Só a simples menção à palavra ditadura já me causa calafrios.
Sessenta e um anos após o golpe militar de 1964 –eu tinha apenas dois anos quando tudo “revolucionou”–, vê-se ainda hoje que nem todo mundo está aí para a democracia e direitos constitucionais, dado o que aconteceu no 8/1.
Passados pouco mais de uma década daquele 1º de abril, caí nas garras dos golpistas, homens com suas fardas verdes-olivas, suas espingardas e seus coturnos bem lustrosos.
Eu era um garoto estudante de escola técnica no subúrbio da zona oeste do Rio de Janeiro. Os meus parcos 15 anos foram abalados por xingamentos, desaforos, tapas na cara e ofensa racial de “macaco”, como forma de me humilhar e deprimir.
Não era inocente, mas não trilhava qualquer fé comunista, nem militava nas trincheiras sindicais ou político-partidárias. Aliás, se militasse, o meu partido político, com certeza, estaria na clandestinidade.
Eu era um simples estudante, e como tal editava o jornal estudantil Boca Livre, coadjuvado pelo amigo Aldemar, aliado de toda hora em atividades e movimentos culturais na década de 1970.
No dia da nossa prisão, estávamos no portão principal da fábrica Bangu, engrossando um ato de protesto e possível greve, quando os gorilas (eram assim chamados os militares do Exército) chegaram e, sem perguntas ou qualquer cerimônia, nos surraram e nos prenderam.
Foi uma experiência traumática, felizmente que não se repetiu mais em minha vida.
Hoje a palavra ditadura parece uma conjunção de vogais e consoantes que ajudam a compor os verbetes de um dicionário, sobretudo para a geração mais nova, que nasceu após 1985. Não se engane.
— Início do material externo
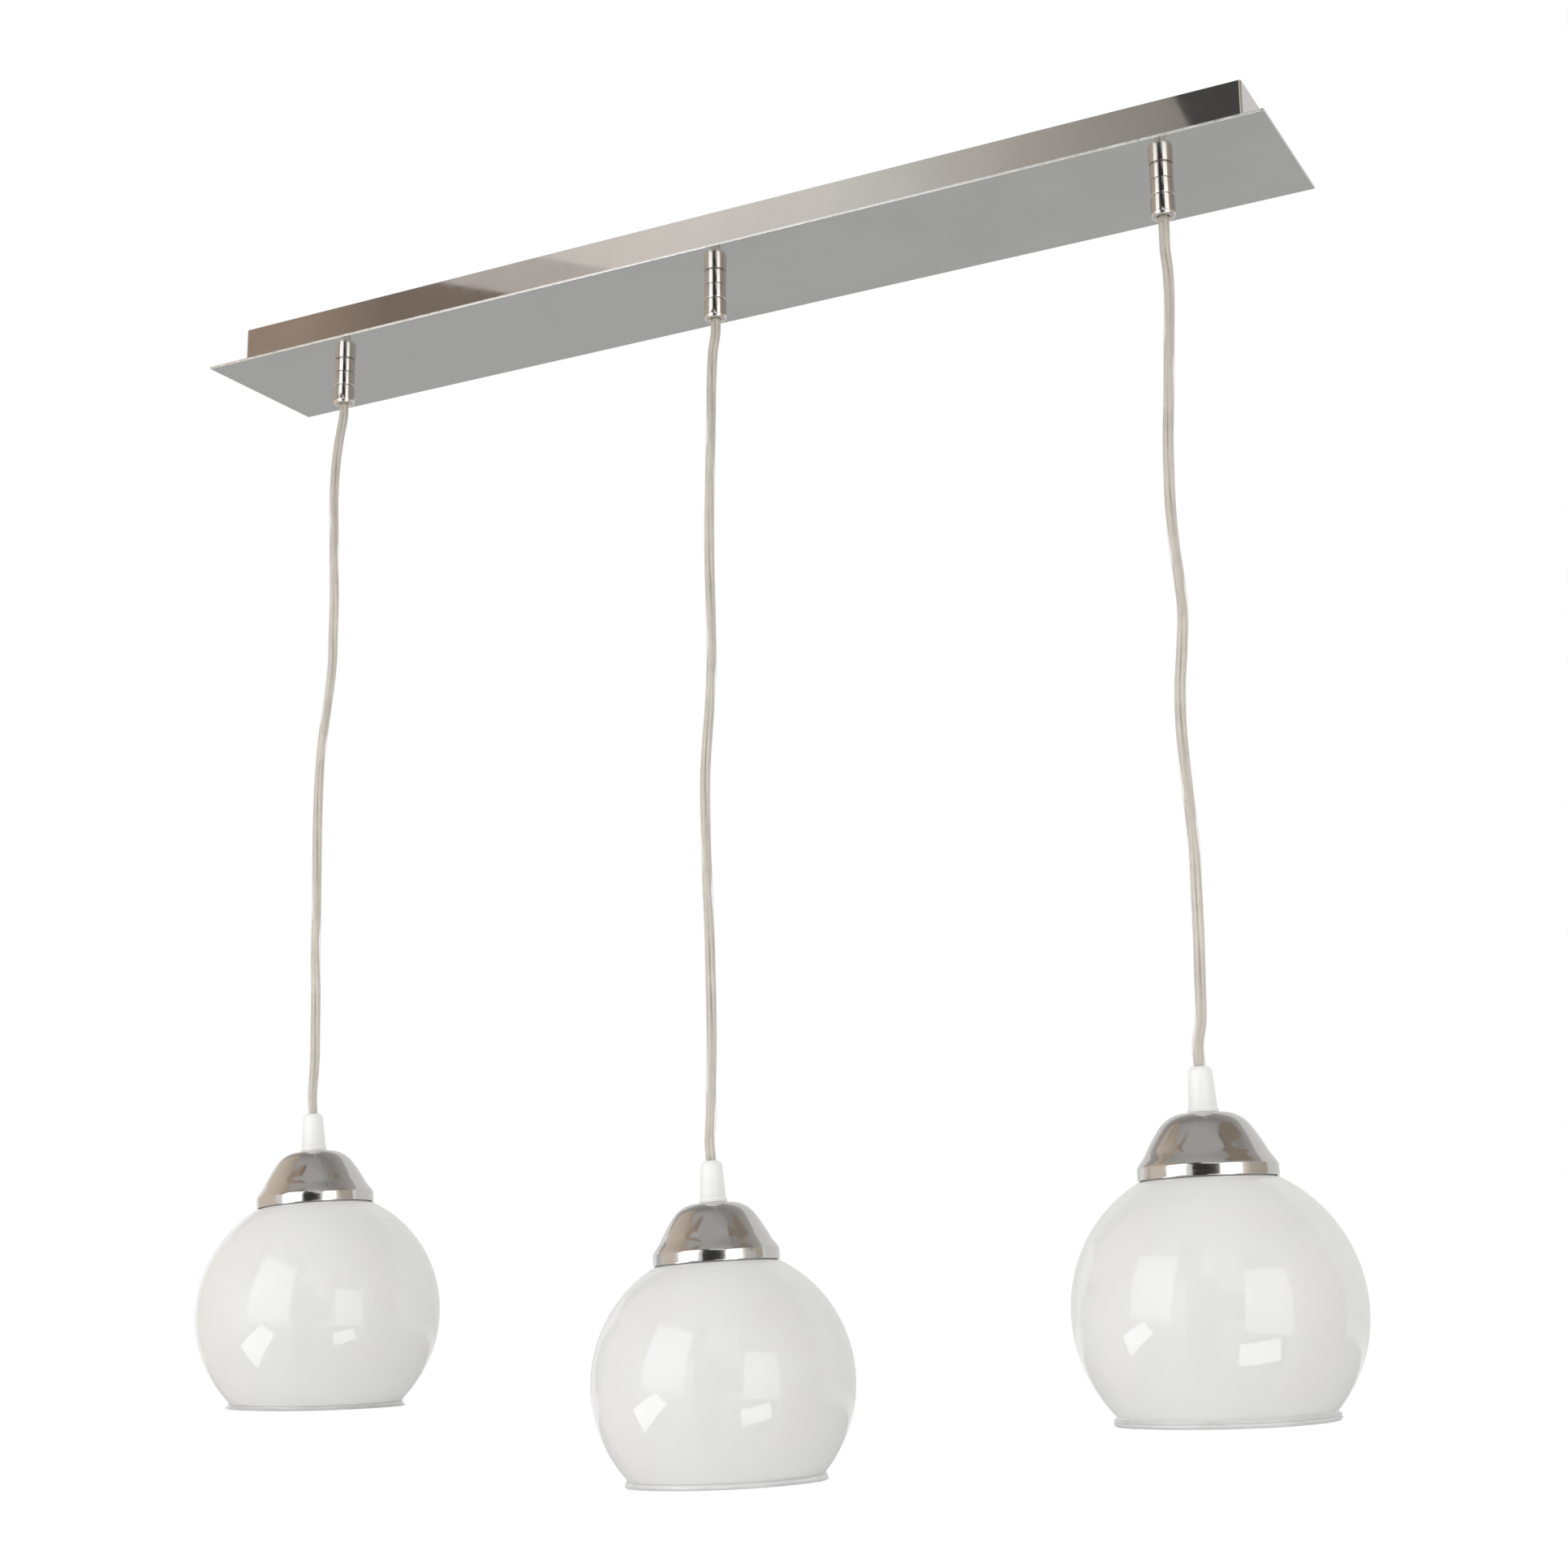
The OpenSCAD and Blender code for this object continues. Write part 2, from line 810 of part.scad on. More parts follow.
// The lamp's screw shell, and the centre contact in the block's recess above it
module lamp_contacts(i) {
  color("goldenrod")
    in_head(i) {
      translate([0, 0, shell_bottom])
        ring_of(shell_r + shell_t, shell_r, shell_h);
      translate([0, 0, shell_top + contact_above_shell])
        union() {
          cylinder(r = contact_r, h = contact_t);
          cylinder(r = contact_stalk_r, h = contact_recess_h - contact_above_shell);
        }
    }
}

module holder_skirt(i) {
  color("whitesmoke")
    in_head(i)
      union() {
        translate([0, 0, skirt_bottom])
          ring_of(skirt_d / 2, skirt_bore_r, skirt_h + flange_t);
        translate([0, 0, flange_under])
          ring_of(flange_d / 2, skirt_bore_r, flange_t);
      }
}

module shade_ring(i) {
  color("whitesmoke")
    in_head(i)
      translate([0, 0, ring_top - ring_h])
        difference() {
          ring_of(ring_r, ring_bore_r, ring_h);
          for (k = [0:ring_notches - 1])
            rotate([0, 0, 360 * k / ring_notches])
              translate([ring_r, 0, -past])
                cylinder(r = notch_r, h = past + ring_h - notch_stop);
        }
}

// The glass is a sphere cut off at its throat, with a beaded rim
module glass_body(throat_r) {
  throat_z = -sqrt(pow(shade_r, 2) - pow(throat_r, 2));
  rim_z = throat_z - rim_h;
  bead_x = throat_r + bead_out - bead_r;
  rotate_extrude()
    union() {
      intersection() {
        difference() {
          circle(r = shade_r);
          circle(r = shade_r - glass_t);
        }
        translate([0, throat_z])
          square([shade_r, 2 * shade_r]);
      }
      translate([throat_r - glass_t, rim_z + bead_r])
        square([glass_t, rim_h - bead_r + glass_lap]);
      for (z = [bead_r, bead_r + bead_step])
        translate([bead_x, rim_z + z])
          circle(r = bead_r);
      translate([bead_x - bead_r, rim_z + bead_r])
        square([2 * bead_r, bead_step]);
    }
}

module shade(i) {
  color("white")
    in_head(i)
      difference() {
        rotate([0, glass_tilts[i], 0])
          glass_body(throat_ds[i] / 2);
        cylinder(r = neck_r, h = 2 * shade_r);
      }
}

canopy_plate();
canopy_frame();
ceiling_bracket();
side_screws();
terminal_block();
terminal_clamps();
terminal_screws();
block_screw();
earth_screw();
earth_wire();
live_wires();
neutral_wires();
grip_body(LEFT);  // grip_body_left
grip_body(MIDDLE);  // grip_body_middle
grip_body(RIGHT);  // grip_body_right
gland_nut(LEFT);  // gland_nut_left
gland_nut(MIDDLE);  // gland_nut_middle
gland_nut(RIGHT);  // gland_nut_right
grip_washers();
grip_locknuts();
clamp_sleeves();
cord_tails();
cord_flex(LEFT);  // cord_flex_left
cord_flex(MIDDLE);  // cord_flex_middle
cord_flex(RIGHT);  // cord_flex_right
cord(LEFT);  // cord_left
cord(MIDDLE);  // cord_middle
cord(RIGHT);  // cord_right
sleeve(LEFT);  // sleeve_left
sleeve(MIDDLE);  // sleeve_middle
sleeve(RIGHT);  // sleeve_right
nipple(LEFT);  // nipple_left
nipple(MIDDLE);  // nipple_middle
nipple(RIGHT);  // nipple_right
cap(LEFT);  // cap_left
cap(MIDDLE);  // cap_middle
cap(RIGHT);  // cap_right
holder_dome(LEFT);  // holder_dome_left
holder_dome(MIDDLE);  // holder_dome_middle
holder_dome(RIGHT);  // holder_dome_right
contact_block(LEFT);  // contact_block_left
contact_block(MIDDLE);  // contact_block_middle
contact_block(RIGHT);  // contact_block_right
lead_wires(LEFT);  // lead_wires_left
lead_wires(MIDDLE);  // lead_wires_middle
lead_wires(RIGHT);  // lead_wires_right
lamp_contacts(LEFT);  // lamp_contacts_left
lamp_contacts(MIDDLE);  // lamp_contacts_middle
lamp_contacts(RIGHT);  // lamp_contacts_right
holder_skirt(LEFT);  // holder_skirt_left
holder_skirt(MIDDLE);  // holder_skirt_middle
holder_skirt(RIGHT);  // holder_skirt_right
shade_ring(LEFT);  // shade_ring_left
shade_ring(MIDDLE);  // shade_ring_middle
shade_ring(RIGHT);  // shade_ring_right
shade(LEFT);  // shade_left
shade(MIDDLE);  // shade_middle
shade(RIGHT);  // shade_right
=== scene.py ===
"""Looks of a three-shade pendant light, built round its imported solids.

The frame is the solids' own: the origin is on the ceiling above the middle of the canopy,
X runs along the canopy, -Y points at the viewer and Z points up. The light's sizes are in
millimetres and become metres where a mesh is made. The camera and the studio are in metres.
"""

import math

import bmesh
import bpy
from mathutils import Matrix, Vector


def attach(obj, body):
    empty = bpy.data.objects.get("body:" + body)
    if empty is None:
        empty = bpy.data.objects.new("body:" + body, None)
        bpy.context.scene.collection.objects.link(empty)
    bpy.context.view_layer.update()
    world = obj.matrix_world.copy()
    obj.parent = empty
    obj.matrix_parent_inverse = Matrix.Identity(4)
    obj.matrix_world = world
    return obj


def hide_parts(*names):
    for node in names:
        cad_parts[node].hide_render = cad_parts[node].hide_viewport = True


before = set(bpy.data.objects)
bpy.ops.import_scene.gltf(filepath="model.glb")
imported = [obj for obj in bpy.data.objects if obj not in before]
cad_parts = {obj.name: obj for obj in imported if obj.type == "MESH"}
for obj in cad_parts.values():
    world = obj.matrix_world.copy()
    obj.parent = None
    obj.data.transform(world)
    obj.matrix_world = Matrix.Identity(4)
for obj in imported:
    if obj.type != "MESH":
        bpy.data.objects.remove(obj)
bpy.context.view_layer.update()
MM = 0.001

# Clearances: between threads, round a stem, and where curved faces lie near
THREAD_GAP, HOLE_GAP, SEAT_GAP = 0.05, 0.2, 0.3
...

Há os que viveram também naquele período, inclusive militares, que negam as atrocidades, as barbáries e tratam o “golpe” como “revolução”.
O Brasil tem precedentes sérios na história quando o assunto é a tal “revolução”. Assim foi no começo da República, com Floriano Peixoto se imiscuindo no poder ilegal (após a renúncia de Deodoro da Fonseca), contra a opinião pública, incluindo generais legalistas e a intelectualidade que pediam novas eleições.
O “Marechal de Ferro” não cedeu ao grito da galera, para usarmos uma expressão pop. Pelo contrário, decretou estado de sítio, para abafar manifestações. Foi além, prendeu e desterrou para a longínqua Amazonas todos os que não o apoiavam, entre os quais poetas como Olavo Bilac e jornalistas como José do Patrocínio. Rui Barbosa, ao impetrar no Supresso habeas corpus em favor dos presos e desterrados, recebeu reação de Floriano: “Se os juízes concederem habeas corpus aos políticos, eu não sei quem amanhã lhes dará o habeas corpus de que, por sua vez, necessitarão”. O STF rejeitou dez votos a um.
O corajoso da vez foi o juiz Piza e Almeida, a quem, comovido, Rui Barbosa beijou a mão.
Floriano é o pai do populismo político, e usou da força e violência para calar os revoltosos, sobretudo os do seio da liberal oligarquia cafeeira, que elegeria o civil Prudente de Moraes.
Hoje os tempos são outros, mas as lições de outrora são nossas aliadas quando se trata de democracia e liberdade. Não descuremos disso. Todo poder deve emanar do povo, sem trégua e sem anistia.